Quote:
|
You said: "The noise floor has little to do with usable dynamic range". Sorry, but that does not make sense. I think you are using the term "usable dynamic range" as a mixture of noise and distortion (you pointed out that an 8 bit did not sound good and it was not just the about dynamic range). Fell free to clarify, if you wish.
|
You're correct in your assumption. I think distortion and noise should be measured together, particularly since a lot of people don't know the difference, especialy where digital technology is involved. For instance, if I recorded a guitar to 12-bit digital, I'd have to keep the level pretty high in order to sound acceptible. That's due to the distortion being so high at lower levels. However, on 1/4" tape, I could keep it comparatively low and while there may be more noise, the overall sound is much less irritating. This means the usable dynamic range of tape is wider than 12-bit digital even though the 12-bit medium may have lower noise.
Quote:
|
I assume you know that the lowest bandwidth device in the audio chain determines the bandwidth.
|
Of course, but there inlies a problem because the definitions are a bit blurry where this comes to play. For instance, I have some microphones that are +-3dB 10Hz to 25KHz or so. Now if you record those though my preamp with 50KHz +-1dB, that bandwidth is preserved. Comming back off of tape, the playback maybe -3dB at 20KHz but I can see on an FFT that there's valid information going clear up to the limits of my testing ability on 96KHz converters. What I'm saying is, even though our ears may be -45dB or something (just an uneducated guess) at 25KHz, we're still aware of and expecting information up there at least on a subconscious level. When you put a 50th order filter on the signal at 20KHz, that expectation is not met. As subtle as it may be, the natural world does not behave this way. So it's no surprise to me in that test I mentioned that even though the subjects did not HEAR the difference, they FELT it. Be aware, also, that your brain ramps up the gain and fills in blanks so to speak with what we percieve. Like with our eyes. The image is very blurry, distorted and missing all sorts of information. But we work in conjunction with memory, combining experiences from 10ms ago with 10 years ago, we can give a glance at something and see a sharp, detailed image. Case in point, people with cochlear implants who had hearing recently say that they can identify and follow songs they knew before they went deaf.
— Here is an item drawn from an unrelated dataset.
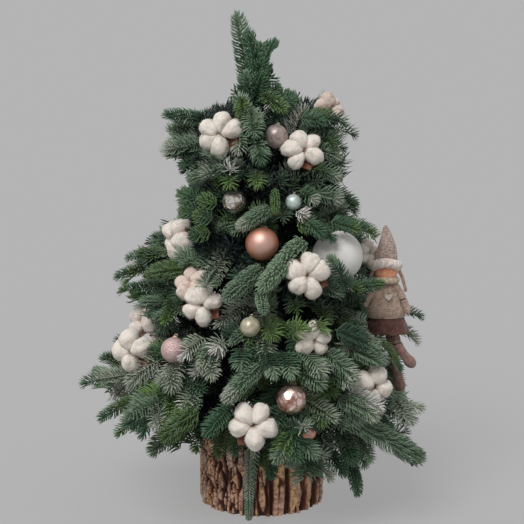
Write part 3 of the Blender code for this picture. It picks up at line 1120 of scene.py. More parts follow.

However, a new song on the radio just sounds like noise to them. Granted, that's probably in part due to how music is made now, but all jokes aside, it's more evidence that no EE or MD or whoever else knows even a fraction of what there is to know about perception. BTW, did you know that you can actually hear sound directly with your brain?
Quote:
|
Numbers have always been used to lie about audio gear. Dan refuses to play that game. I can't admire him enough for that.
|
No kidding. I have a live console that claims to be a +4 device but it hard clips at +8. I actually keep the average output around .38V because it starts to get a little fuzzy if I go too much above that. Then there's that little Behringer that I use for routing signals to my talkback monitors which claims to be 10-channel when in fact it's 4 because they're counting the tape & AUX returns, and the stereo channels are counted double.
Quote:
|
Correct and nyquist frequency of 96kHz which is way beyond what earthly creatures can ever hear...
|
Well, humans anyway.
Quote:
|
Why should 192 sample rate be avoided? is there a universal quantifiable disadvantage?
|
No, I said "at this stage" because there just aren't any 192KHz converters that outperform 96KHz converters. But that's part of the argument I've been making. Instead of upping the clock to get higher sample rates and continue decimating, we should just store the raw sampled data. Then we'd have all the sample rate we'd ever want. When advancements in filtering & such are made, it can be applied in software offline. If you ever wanted to use DSP on your recorded audio, you can just add in some empty less significant bits, maybe an extra 12 or so that can be dithered back to 4 or whatever and process to your heart's content without upsampling. We'd need to rewrite the books on how DSP is handled because we'd be dealing with Delta slopes instead of hard, set voltages but, that's why I say "this stage".
On playback, you'd only need analogue LPFs for anti imaging purposes.